Today's state-of-the-art high-speed data interfaces, such as docking stations, 4K video streaming, virtual reality headsets and other similar products, commonly require wired connections to avoid data bottlenecks. The multigigabit speed of Peraso’s W120 WiGig chipset enables users with a SuperSpeed USB 3.0 port to simply plug in a USB stick to achieve multigigabit speeds that are fast enough so that users can cut the cord on high-speed interconnect applications. One of the greatest challenges in designing a USB 3.0 WiGig adapter based on the W120 chipset was dissipating the heat generated by the adapter within a tiny enclosure that is similar in size to a typical thumb drive. Peraso engineers overcame this challenge using ANSYS multiphysics simulation to accurately predict temperature and heat flow at every point in the adapter as they iterated its design. Simulation reduced the time required for thermal design by two-thirds.

wireless network

THERMAL DESIGN CHALLENGE

WiGig is a new wireless networking standard from the Wi-Fi Alliance that adds a third 60 GHz band to the existing 2.4 GHz and 5 GHz bands of Wi-Fi to enable extremely high data rates, lower latency and dynamic session transfer in multiband devices. Peraso’s new W120 chipset provides a high-speed USB 3.0 to WiGig solution that enables blazing fast high-throughput wireless connectivity for a host of applications that require more bandwidth than Wi-Fi can deliver. In designing a complementary USB 3.0 WiGig adapter, the conflicting requirements for high-power transmitters and a compact, cost-effective enclosure created a thermal challenge for the system’s designers.

The W120 WiGig adapter includes two main chips that dissipate considerable heat and a number of other active and passive components, all mounted on a printed circuit board (PCB) with traces that produce Joule heating effects. The two main chips that dissipate most of the heat in the adapter are rated to 115 C junction temperature, while the other components on the PCB are only rated to 85 C. Because heat dissipation in a small enclosure is very difficult to achieve, the most cost-effective way to cool the adapter would be to maintain the chips and PCB near their respective maximum temperatures. Engineers explored several thermal design options, and concluded that their solution should employ a large heat sink connected to the two chips but not to the PCB, and a smaller heat sink connected to the PCB but not to the two chips.

In creating the thermal design, engineers needed to identify the sweet spot, where just enough heat was removed from the chips to allow them to perform at acceptable levels while keeping the PCB at a cooler temperature. This entire structure had to be enclosed in a case with limited openings. The case interferes with free air flow, so optimizing its shape was imperative to achieving efficient and effective thermal cooling. Had engineers used traditional build-and-test methods, they would have had to guess at how heat was transmitted through the adapter. In particular, their inability to measure airflow inside the unit would have made it very difficult to determine how to fix problems identified in physical testing.

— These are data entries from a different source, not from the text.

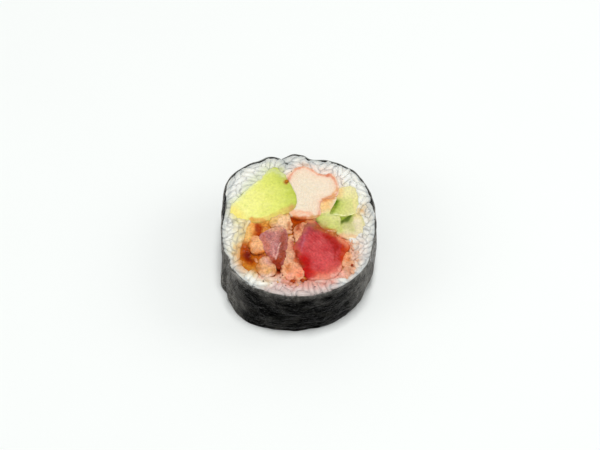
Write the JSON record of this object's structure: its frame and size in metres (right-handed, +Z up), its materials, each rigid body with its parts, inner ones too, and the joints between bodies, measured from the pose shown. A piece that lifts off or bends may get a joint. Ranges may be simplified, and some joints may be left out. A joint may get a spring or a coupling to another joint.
{
  "type": "sushi roll slice",
  "caption": "Thick slice of a round sushi roll on its cut face: seaweed around rice, with tuna, avocado, crab stick, cucumber and chopped fish in chilli sauce.",
  "frame": {"origin": "middle of the resting cut face's bounding box, on the surface the slice stands on", "axes": "+Z up through the slice from the lower cut to the upper cut; +Y towards the seam of the seaweed; +X to the cucumber side"},
  "size_m": [0.0504, 0.053, 0.0239],
  "materials": {
    "nori": "dry, slightly glossy",
    "rice": "moist",
    "tuna_large": "moist",
    "tuna_small": "moist",
    "avocado": "soft",
    "crab_stick": "moist",
    "cucumber": "moist",
    "fish_bit": "moist",
    "sauce": "wet"
  },
  "bodies": {
    "root": {"nori": "nori", "rice": "rice", "tuna_large": "tuna_large", "tuna_small": "tuna_small", "avocado": "avocado", "crab_stick": "crab_stick", "cucumber_1": "cucumber", "cucumber_2": "cucumber", "cucumber_3": "cucumber", "cucumber_4": "cucumber", "fish_bit_1": "fish_bit", "fish_bit_2": "fish_bit", "fish_bit_3": "fish_bit", "fish_bit_4": "fish_bit", "fish_bit_5": "fish_bit", "fish_bit_6": "fish_bit", "fish_bit_7": "fish_bit", "sauce_1": "sauce", "sauce_2": "sauce", "sauce_3": "sauce"}
  },
  "joints": []
}
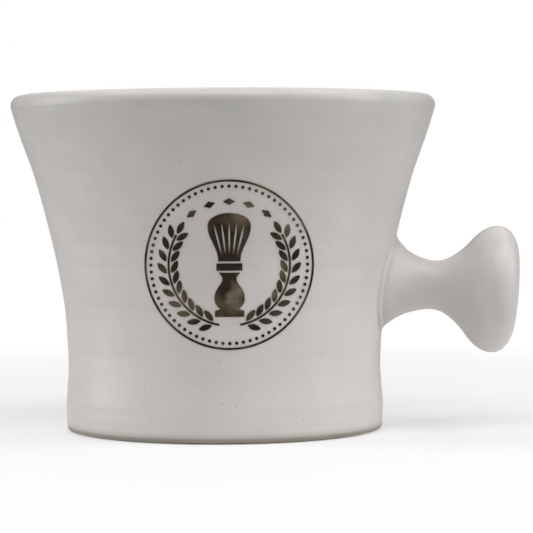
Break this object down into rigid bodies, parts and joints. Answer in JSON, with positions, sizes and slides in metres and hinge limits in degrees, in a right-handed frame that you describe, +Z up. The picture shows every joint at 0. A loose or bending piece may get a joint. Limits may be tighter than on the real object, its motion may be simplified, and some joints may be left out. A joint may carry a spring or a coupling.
{
  "type": "shaving mug",
  "caption": "Glazed ceramic shaving mug: flared bowl with a rounded rim and bare foot ring, knob handle on one side, and a round printed emblem on the front.",
  "frame": {"origin": "on the bowl's axis, on the plane that the foot ring stands on", "axes": "+Z up the bowl's axis, +X towards the knob handle, -Y towards the printed front"},
  "size_m": [0.1219, 0.102, 0.0803],
  "materials": {
    "fired_clay": "bare fired stoneware, matt, fine and slightly sandy",
    "white_glaze": "warm white satin glaze with fine grain and a few dark specks",
    "bronze_print": "fired dark bronze lustre, metallic, slightly uneven"
  },
  "bodies": {
    "root": {"bowl": "fired_clay", "knob_handle": "fired_clay", "handle_slip_joint": "fired_clay", "outer_glaze": "white_glaze", "inner_glaze": "white_glaze", "handle_glaze": "white_glaze", "foot_recess_glaze": "white_glaze", "print_outer_ring": "bronze_print", "print_dot_ring": "bronze_print", "print_lozenges": "bronze_print", "print_left_sprig": "bronze_print", "print_right_sprig": "bronze_print", "print_brush_bristles": "bronze_print", "print_brush_collar": "bronze_print", "print_brush_handle": "bronze_print"}
  },
  "joints": []
}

adapter interior components

ANSYS Icepak model of interior components of the adapter shows: top heatsink (yellow) connected to 115 C-rated components, bottom heatsink (light green) connected to PCB, one of 115 C-rated components (red), PCB (green) and USB connector (gray).

 

Icepak temperature simulation 1
Temperature of the adapter with enclosure openings oriented along length of adapter
Icepak temperature simulation 2
Temperature of the adapter with enclosure openings oriented along width of adapter
 
streamlines around adapter
Temperature plotted on airflow streamlines around the adapter without an enclosure using ANSYS Icepak

"Simulation enables engineers to explore thermal management solutions in much less time than was possible in the past."

SIMULATING TEMPERATURE THROUGHOUT THE ADAPTER

To address these challenges, the team used ANSYS SIwave electromagnetic field solver to capture the Joule heating effects. The resulting heat map was transferred to the ANSYS Icepak thermal analysis tool where the current flow heat was combined with all the other thermal effects for a comprehensive thermal analysis. This enabled Peraso engineers to accurately predict heat distribution and temperature at every point in the inner electronics of the adapter. They also modeled the electronic components in Icepak using predefined building blocks and defined the active components as heat sources. To design the heat sink’s structure and the enclosure for the adapter, they created the geometry of an initial design using ANSYS SpaceClaim and imported it into the Icepak module. Icepak used all the information revealed by the electronics simulation to evaluate the orthotropic thermal conductivity of the PCB and compute the temperature at every point in the solution domain.

The simulation results showed the temperature of the components rated at 85 C was too high. The problem was largely caused by heat leaking from the two main components through the PCB to the 85 C–rated components. To tackle this problem, they modified the design of the board to balance the thermal conductivity between the top and bottom layers and steer the heat dissipation in the right direction. They also changed the ratio of the size of the two heat sinks. Several iterations were required to achieve the right heat transfer balance between the devices and the PCB.

After the right balance was found, the engineers added the enclosure element into the design. The enclosure negatively affected the heat flow around the board and heat sinks, so they had to provide some openings in the enclosure. The engineers focused on finding the right configuration of openings in the enclosure that would create minimal disturbance to the airflow through the adapter and reduce the loss in the convective heat transfer from the heat sinks to ambient. The overall area of the openings in the enclosure is limited by structural considerations, but engineers had considerable flexibility in positioning these openings.

temperature simulation

Temperature plotted across cross section of adapter aligned with PCB showing hot spots (red) where flow is constricted by narrow gaps between PCB and enclosure

 

"Engineers used ANSYS multiphysics simulation to accurately predict temperature and flow at every point in the adapter as they iterated its design."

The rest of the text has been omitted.